The addition of Jimmy Butler has provided the Sixers with a legitimate clutch scorer and go-to guy from the perimeter position, but it has also worked to expose the team’s glaring lack of depth.

The Sixers weren’t the league’s deepest team prior to the Butler addition, and then they traded two starters in Robert Covington and Dario Saric for one in Butler, leaving them down a rotation player. The team has since been forced to rely on a bench unit consisting of T.J. McConnell, Landry Shamet, Furkan Korkmaz, Mike Muscala, and Amir Johnson. Markelle Fultz was initially expected to be a contributor, but his status moving forward remains a question mark at this point in time.

A third of the way into the ’18-19 season, the Sixers rank 22nd league-wide in bench point production (35 bench points per game), and 15th in bench plus/minus (-0.3). Ideally, they would boast a bench that could maintain a lead.

This isn’t an indictment on any of the team’s current reserves individually, but as a unit the Sixers’ bench is lacking. Lacking a player or two capable of creating their own offense, lacking physicality on the defensive end, and lacking in serviceable bigs.

Shamet and Korkmaz have both shown potential this season – especially in their ability to knock down shots from distance consistently – but both are young, inexperienced, and slight of frame, leaving them vulnerable on the defensive end and limited offensively. McConnell provides the Sixers with a substantial spark, and plays as hard as anyone on a nightly basis, but he has his own physical limitations as well.

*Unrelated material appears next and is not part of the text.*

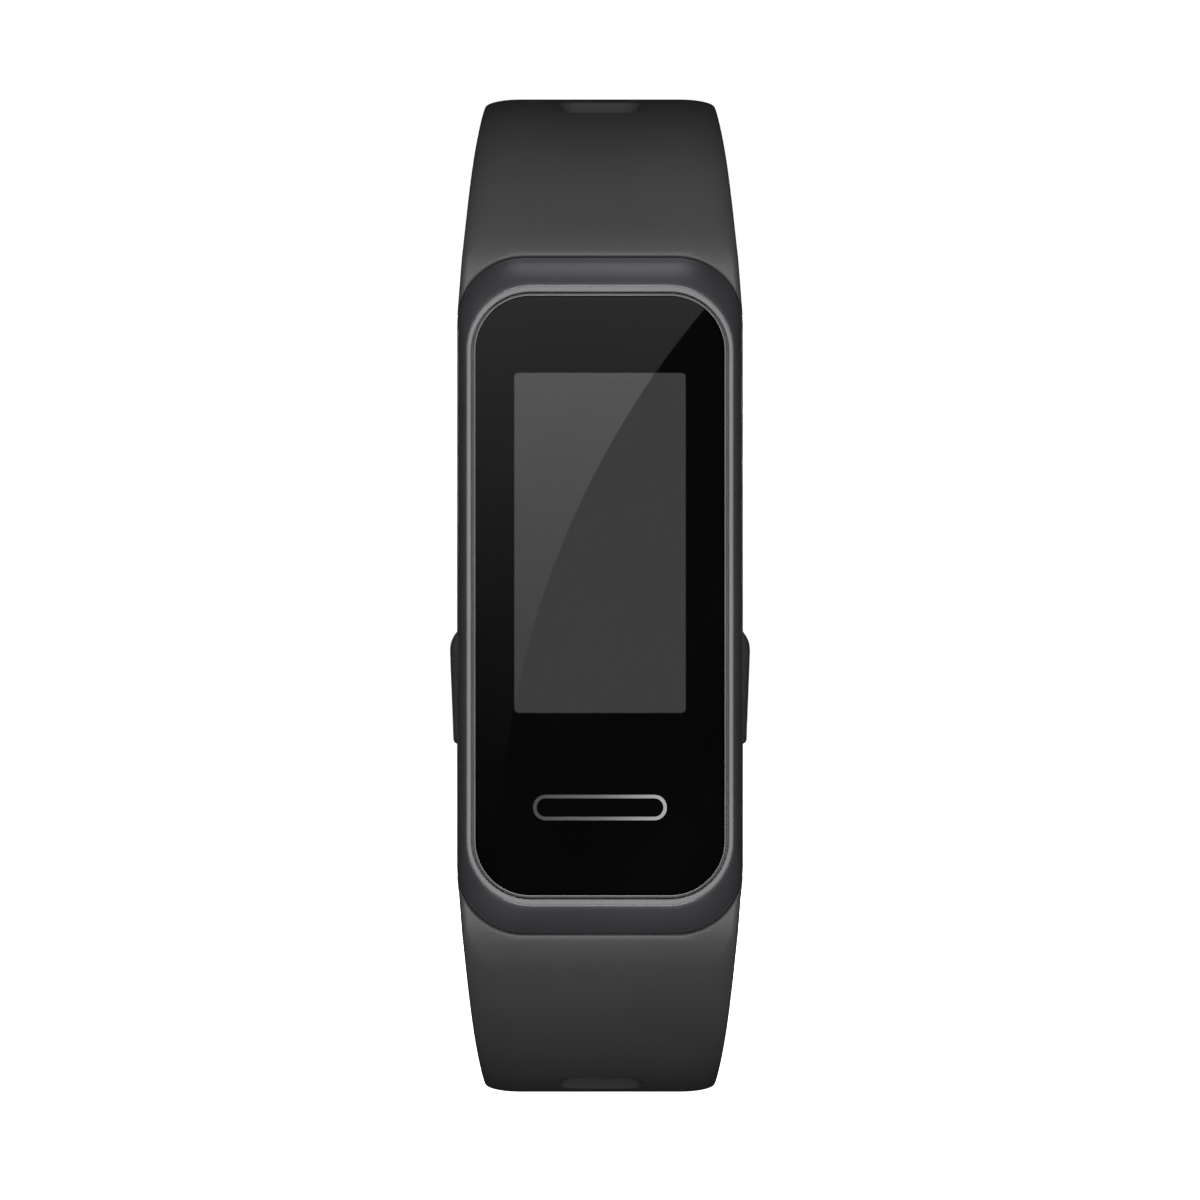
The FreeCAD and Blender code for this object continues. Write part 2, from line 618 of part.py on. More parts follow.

A positive byproduct of the Sixers’ thinness is the added experience it has granted players like Shamet and Korkmaz, both of whom have taken advantage of on-court opportunities and shown that they could be legitimate pieces moving forward. However, come playoff time their lack of experience and defensive dexterity could be exploited.

And while Johnson has his moments and possess a solid basketball IQ, he is clearly on his last legs after a fourteen-year NBA career, and he often lacks the quickness and explosion necessary to be an effective reserve rim protector. Muscala has been the Sixers most versatile reserve player this season, as he can play either as a stretch-four or small-ball five, depending on the situation. In fact, it has often worked in the Sixers favor when Brett Brown has opted to go with Muscala at the five over Amir Johnson, as he provides additional floor spacing from the center spot.

But, there are situations when the Sixers need a mobile, able-bodied big capable of protecting the rim and banging on the glass when Embiid is out, and those areas aren’t Muscala’s strengths. (It’s ironic that a team one prodded for its glut of big men is now lacking in that area).

The Sixers can look to bolster their bench either through a trade - though at this point their assets are somewhat limited, and it is yet to be seen what they would be willing to give up for what would likely amount to as a rental as they want to keep their cap space open moving forward - or the buyout market. Last season, they didn’t fully form into the team that won 17-straight games and got to the Eastern Conference Semifinals until after the additions of Ersan Ilyasova and Marco Belinelli solidified the second unit. I would expect some similar additions this season.